= Instruction =
Retype word for word the lines lying between the line containing "bmesh.ops.bridge_loops(bm, edges=rims)" and the line containing "obj.parent = None", together with those two lines themselves, and nothing besides.

= Dataset section =

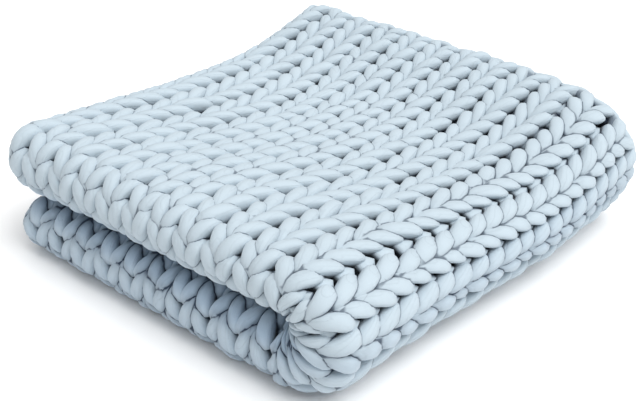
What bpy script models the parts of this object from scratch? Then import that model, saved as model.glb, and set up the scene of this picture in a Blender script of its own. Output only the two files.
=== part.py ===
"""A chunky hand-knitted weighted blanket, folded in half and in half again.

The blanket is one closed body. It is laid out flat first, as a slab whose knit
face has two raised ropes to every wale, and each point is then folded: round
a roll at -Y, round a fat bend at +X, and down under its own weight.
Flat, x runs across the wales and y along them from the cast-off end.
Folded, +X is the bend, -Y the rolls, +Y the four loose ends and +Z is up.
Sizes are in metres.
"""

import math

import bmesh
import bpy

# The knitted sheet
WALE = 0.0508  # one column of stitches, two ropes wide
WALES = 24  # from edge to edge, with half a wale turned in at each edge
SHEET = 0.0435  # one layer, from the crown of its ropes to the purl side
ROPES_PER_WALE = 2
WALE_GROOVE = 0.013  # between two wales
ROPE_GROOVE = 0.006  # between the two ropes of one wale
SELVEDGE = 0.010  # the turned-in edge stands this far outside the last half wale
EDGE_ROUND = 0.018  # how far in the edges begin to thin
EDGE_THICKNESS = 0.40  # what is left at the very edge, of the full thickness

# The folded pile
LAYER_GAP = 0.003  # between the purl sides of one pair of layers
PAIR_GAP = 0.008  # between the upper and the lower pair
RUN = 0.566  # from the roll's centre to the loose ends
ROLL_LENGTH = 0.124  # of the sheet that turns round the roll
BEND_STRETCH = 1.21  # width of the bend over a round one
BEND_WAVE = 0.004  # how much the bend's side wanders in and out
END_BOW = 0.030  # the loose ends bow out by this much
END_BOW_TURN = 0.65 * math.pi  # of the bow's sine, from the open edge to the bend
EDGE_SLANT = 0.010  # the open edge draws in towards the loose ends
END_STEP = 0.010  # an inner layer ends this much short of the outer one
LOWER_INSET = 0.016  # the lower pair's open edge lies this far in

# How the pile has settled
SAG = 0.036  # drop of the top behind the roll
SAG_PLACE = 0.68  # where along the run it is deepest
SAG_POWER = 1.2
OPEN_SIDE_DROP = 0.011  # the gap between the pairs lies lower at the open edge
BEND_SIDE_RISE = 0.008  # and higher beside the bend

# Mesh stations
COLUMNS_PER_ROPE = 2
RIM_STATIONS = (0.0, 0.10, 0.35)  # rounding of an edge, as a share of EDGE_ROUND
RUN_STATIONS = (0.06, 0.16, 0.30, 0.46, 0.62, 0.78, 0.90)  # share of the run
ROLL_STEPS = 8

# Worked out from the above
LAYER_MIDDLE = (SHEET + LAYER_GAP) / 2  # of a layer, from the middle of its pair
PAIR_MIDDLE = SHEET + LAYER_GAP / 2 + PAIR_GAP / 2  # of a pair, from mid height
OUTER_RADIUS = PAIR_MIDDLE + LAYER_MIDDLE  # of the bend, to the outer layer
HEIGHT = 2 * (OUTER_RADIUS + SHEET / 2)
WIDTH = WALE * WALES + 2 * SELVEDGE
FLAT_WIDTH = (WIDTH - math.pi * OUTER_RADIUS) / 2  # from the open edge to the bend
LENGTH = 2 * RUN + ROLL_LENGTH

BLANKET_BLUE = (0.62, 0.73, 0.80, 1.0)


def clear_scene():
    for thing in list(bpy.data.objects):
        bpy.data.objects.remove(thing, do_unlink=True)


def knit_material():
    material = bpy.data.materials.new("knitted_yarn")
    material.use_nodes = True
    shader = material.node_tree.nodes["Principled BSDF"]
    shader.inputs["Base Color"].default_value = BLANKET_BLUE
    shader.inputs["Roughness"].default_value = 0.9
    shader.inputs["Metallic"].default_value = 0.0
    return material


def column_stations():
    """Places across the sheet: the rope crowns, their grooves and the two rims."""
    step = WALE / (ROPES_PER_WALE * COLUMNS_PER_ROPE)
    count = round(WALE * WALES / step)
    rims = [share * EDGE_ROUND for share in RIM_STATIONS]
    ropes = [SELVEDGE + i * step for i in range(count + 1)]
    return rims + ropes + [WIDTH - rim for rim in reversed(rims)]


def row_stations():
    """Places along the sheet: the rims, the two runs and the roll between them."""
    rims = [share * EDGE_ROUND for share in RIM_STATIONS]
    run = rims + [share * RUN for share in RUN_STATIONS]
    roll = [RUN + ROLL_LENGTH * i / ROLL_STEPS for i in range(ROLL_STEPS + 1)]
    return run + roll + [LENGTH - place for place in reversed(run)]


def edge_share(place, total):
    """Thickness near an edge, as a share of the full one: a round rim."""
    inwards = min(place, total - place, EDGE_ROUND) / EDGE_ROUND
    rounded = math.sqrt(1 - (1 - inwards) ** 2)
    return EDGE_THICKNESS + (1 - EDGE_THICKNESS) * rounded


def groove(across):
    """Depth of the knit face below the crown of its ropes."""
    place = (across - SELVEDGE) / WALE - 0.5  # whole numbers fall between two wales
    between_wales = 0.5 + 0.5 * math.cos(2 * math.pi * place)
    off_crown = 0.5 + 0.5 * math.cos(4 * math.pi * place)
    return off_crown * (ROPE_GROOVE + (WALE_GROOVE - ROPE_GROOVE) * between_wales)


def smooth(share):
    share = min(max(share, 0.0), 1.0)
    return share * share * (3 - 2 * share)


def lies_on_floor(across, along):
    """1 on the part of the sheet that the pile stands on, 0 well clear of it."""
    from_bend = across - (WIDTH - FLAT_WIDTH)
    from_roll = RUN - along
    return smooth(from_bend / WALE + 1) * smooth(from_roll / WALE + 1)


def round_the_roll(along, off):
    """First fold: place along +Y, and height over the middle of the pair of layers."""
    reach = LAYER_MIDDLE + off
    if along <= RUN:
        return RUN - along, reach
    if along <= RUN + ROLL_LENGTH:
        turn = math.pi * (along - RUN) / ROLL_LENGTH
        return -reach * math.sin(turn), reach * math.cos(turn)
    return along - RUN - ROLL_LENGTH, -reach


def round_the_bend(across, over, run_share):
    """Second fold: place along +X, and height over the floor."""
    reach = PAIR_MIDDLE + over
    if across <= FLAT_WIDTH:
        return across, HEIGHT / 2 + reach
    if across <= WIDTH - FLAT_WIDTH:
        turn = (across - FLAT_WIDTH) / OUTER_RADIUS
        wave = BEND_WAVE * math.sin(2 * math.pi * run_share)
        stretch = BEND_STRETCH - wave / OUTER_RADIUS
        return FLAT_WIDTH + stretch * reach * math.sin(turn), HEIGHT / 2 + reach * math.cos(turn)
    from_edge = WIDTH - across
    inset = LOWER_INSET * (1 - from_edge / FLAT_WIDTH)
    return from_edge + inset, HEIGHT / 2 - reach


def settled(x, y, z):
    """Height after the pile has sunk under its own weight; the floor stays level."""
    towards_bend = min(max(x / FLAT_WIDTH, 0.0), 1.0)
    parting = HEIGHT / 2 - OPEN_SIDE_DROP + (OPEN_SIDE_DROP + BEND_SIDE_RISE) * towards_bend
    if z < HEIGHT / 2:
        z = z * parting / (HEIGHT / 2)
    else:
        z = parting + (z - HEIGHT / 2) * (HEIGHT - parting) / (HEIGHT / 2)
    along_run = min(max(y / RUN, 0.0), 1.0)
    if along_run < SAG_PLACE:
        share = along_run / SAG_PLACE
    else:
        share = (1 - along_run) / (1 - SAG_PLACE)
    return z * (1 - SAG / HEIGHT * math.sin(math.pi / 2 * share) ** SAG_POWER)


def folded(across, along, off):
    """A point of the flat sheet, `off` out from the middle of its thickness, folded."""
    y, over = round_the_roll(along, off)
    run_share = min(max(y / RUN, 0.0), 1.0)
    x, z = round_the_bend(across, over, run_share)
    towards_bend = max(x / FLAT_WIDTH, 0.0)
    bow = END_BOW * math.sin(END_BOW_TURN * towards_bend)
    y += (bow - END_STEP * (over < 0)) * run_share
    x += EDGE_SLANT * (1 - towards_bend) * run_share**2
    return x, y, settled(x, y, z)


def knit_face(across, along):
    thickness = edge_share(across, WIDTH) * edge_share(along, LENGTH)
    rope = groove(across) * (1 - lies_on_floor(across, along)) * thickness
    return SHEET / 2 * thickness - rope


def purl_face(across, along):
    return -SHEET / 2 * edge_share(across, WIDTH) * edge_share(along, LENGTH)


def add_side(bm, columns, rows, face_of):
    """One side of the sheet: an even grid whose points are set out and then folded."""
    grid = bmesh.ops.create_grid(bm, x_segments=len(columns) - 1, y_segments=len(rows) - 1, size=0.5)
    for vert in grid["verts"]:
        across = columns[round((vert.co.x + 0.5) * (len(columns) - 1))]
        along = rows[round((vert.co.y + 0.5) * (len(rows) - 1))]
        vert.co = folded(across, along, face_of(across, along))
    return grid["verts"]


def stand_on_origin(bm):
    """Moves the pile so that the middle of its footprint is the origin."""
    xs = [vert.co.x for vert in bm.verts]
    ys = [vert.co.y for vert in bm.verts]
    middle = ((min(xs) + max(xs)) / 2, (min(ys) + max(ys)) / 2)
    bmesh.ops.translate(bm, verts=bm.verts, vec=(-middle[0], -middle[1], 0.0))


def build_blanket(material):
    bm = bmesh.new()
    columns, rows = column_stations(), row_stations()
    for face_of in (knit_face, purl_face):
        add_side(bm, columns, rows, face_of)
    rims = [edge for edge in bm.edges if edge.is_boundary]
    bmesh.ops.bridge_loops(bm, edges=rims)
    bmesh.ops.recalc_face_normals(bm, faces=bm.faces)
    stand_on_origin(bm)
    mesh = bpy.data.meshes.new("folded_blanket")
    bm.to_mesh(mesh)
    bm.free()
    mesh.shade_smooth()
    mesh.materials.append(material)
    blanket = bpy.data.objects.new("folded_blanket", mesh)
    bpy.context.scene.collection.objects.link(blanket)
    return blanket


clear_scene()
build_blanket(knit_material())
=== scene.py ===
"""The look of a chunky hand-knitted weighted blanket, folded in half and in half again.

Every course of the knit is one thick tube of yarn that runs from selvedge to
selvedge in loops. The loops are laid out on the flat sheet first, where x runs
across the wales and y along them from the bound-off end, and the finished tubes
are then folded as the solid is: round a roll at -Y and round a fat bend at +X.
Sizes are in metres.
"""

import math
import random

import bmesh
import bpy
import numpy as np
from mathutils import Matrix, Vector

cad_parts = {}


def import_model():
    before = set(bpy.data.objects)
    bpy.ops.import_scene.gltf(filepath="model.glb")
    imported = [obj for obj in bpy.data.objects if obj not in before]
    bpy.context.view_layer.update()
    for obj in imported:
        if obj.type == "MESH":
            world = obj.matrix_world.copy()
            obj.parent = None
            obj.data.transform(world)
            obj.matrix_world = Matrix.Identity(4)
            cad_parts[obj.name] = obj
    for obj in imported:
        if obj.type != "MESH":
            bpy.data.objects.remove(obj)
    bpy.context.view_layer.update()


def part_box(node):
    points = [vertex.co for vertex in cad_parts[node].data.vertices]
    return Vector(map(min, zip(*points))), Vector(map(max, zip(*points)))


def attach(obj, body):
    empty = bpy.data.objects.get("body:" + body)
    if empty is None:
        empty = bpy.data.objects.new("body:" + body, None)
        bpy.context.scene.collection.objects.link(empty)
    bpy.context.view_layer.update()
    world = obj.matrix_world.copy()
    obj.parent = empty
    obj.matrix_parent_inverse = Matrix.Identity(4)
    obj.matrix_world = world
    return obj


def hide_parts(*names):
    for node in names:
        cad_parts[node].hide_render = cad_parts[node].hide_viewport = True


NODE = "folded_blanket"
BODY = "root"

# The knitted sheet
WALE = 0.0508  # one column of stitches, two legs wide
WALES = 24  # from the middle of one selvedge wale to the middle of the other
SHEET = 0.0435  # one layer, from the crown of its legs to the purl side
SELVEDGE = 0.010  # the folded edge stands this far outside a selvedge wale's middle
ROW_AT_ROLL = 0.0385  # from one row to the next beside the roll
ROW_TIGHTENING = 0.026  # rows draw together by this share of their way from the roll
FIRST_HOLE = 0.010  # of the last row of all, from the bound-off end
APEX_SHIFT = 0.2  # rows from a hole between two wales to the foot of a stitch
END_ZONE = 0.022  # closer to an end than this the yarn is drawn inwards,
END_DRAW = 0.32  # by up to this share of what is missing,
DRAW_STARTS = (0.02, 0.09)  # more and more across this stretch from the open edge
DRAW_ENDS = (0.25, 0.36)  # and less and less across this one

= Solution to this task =
    bmesh.ops.bridge_loops(bm, edges=rims)
    bmesh.ops.recalc_face_normals(bm, faces=bm.faces)
    stand_on_origin(bm)
    mesh = bpy.data.meshes.new("folded_blanket")
    bm.to_mesh(mesh)
    bm.free()
    mesh.shade_smooth()
    mesh.materials.append(material)
    blanket = bpy.data.objects.new("folded_blanket", mesh)
    bpy.context.scene.collection.objects.link(blanket)
    return blanket


clear_scene()
build_blanket(knit_material())
=== scene.py ===
"""The look of a chunky hand-knitted weighted blanket, folded in half and in half again.

Every course of the knit is one thick tube of yarn that runs from selvedge to
selvedge in loops. The loops are laid out on the flat sheet first, where x runs
across the wales and y along them from the bound-off end, and the finished tubes
are then folded as the solid is: round a roll at -Y and round a fat bend at +X.
Sizes are in metres.
"""

import math
import random

import bmesh
import bpy
import numpy as np
from mathutils import Matrix, Vector

cad_parts = {}


def import_model():
    before = set(bpy.data.objects)
    bpy.ops.import_scene.gltf(filepath="model.glb")
    imported = [obj for obj in bpy.data.objects if obj not in before]
    bpy.context.view_layer.update()
    for obj in imported:
        if obj.type == "MESH":
            world = obj.matrix_world.copy()
            obj.parent = None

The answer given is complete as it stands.